Data supplied:
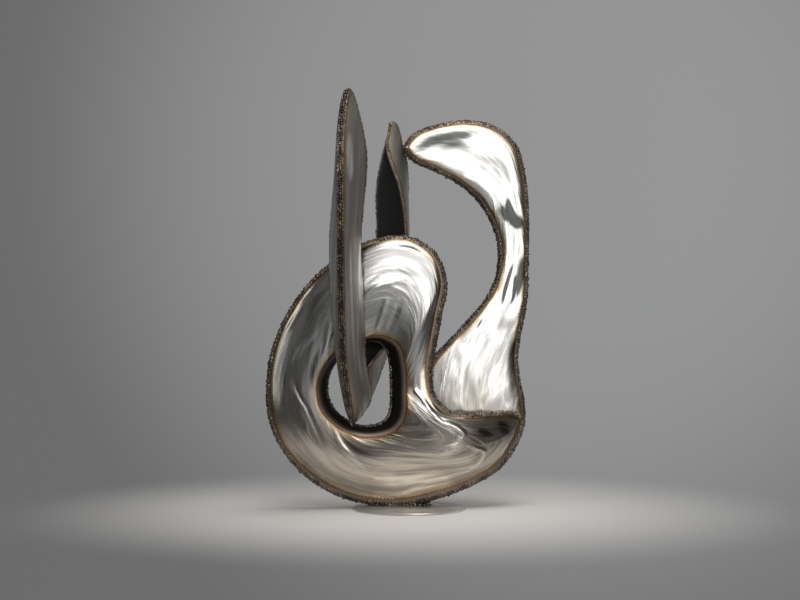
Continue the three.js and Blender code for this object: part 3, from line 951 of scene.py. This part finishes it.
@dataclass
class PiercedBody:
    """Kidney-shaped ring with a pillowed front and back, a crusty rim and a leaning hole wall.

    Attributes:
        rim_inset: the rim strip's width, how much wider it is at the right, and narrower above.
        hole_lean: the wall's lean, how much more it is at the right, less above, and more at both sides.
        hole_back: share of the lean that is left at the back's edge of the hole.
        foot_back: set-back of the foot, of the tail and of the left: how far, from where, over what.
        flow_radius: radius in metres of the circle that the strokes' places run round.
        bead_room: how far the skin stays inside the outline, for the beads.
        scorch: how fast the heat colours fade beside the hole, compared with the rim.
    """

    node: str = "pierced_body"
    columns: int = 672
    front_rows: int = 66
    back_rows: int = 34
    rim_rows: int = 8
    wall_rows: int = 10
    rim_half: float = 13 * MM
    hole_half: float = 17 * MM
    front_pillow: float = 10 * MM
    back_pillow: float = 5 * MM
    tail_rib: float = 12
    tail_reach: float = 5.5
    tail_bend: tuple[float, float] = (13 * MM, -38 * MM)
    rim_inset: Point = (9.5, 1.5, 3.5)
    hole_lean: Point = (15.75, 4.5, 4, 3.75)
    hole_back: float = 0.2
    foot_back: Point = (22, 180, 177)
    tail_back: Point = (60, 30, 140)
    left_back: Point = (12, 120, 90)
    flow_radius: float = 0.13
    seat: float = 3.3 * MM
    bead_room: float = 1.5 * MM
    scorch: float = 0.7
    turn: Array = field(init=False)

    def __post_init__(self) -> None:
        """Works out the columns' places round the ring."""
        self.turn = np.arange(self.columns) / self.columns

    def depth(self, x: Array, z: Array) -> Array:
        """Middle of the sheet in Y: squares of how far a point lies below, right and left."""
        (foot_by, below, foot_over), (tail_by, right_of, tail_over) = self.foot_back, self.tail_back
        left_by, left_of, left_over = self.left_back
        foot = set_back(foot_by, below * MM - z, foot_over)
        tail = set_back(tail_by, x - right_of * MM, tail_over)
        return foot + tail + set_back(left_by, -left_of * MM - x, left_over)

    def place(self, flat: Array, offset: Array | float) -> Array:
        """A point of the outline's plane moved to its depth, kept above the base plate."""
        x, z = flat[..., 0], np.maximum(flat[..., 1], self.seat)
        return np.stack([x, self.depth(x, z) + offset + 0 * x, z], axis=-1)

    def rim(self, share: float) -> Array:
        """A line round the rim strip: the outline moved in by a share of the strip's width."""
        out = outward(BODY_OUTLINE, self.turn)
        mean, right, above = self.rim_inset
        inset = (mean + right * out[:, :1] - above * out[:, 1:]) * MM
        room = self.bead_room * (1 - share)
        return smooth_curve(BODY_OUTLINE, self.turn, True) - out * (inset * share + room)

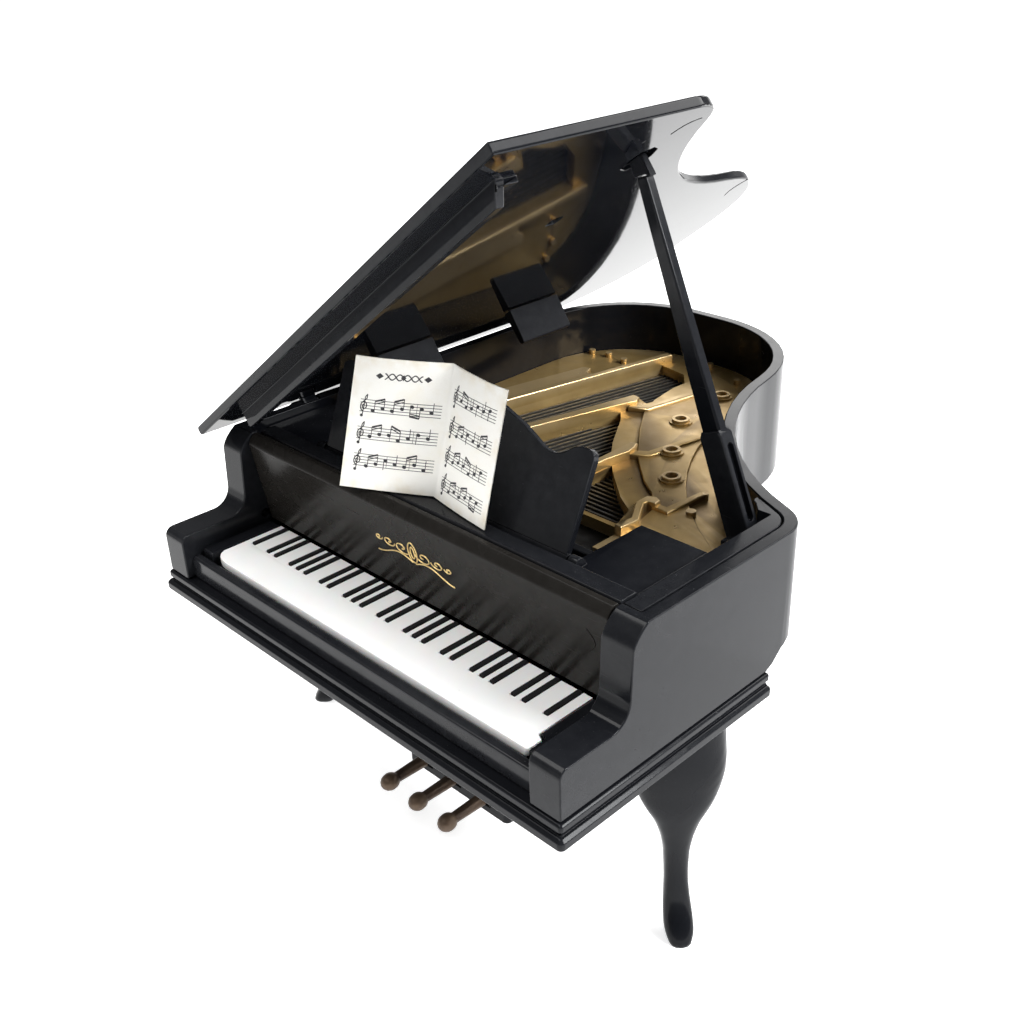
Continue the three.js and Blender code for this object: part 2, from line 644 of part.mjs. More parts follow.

Set exercise:
How many lines of the data hold the string "from"? Reply with the number alone.

Correct output:
3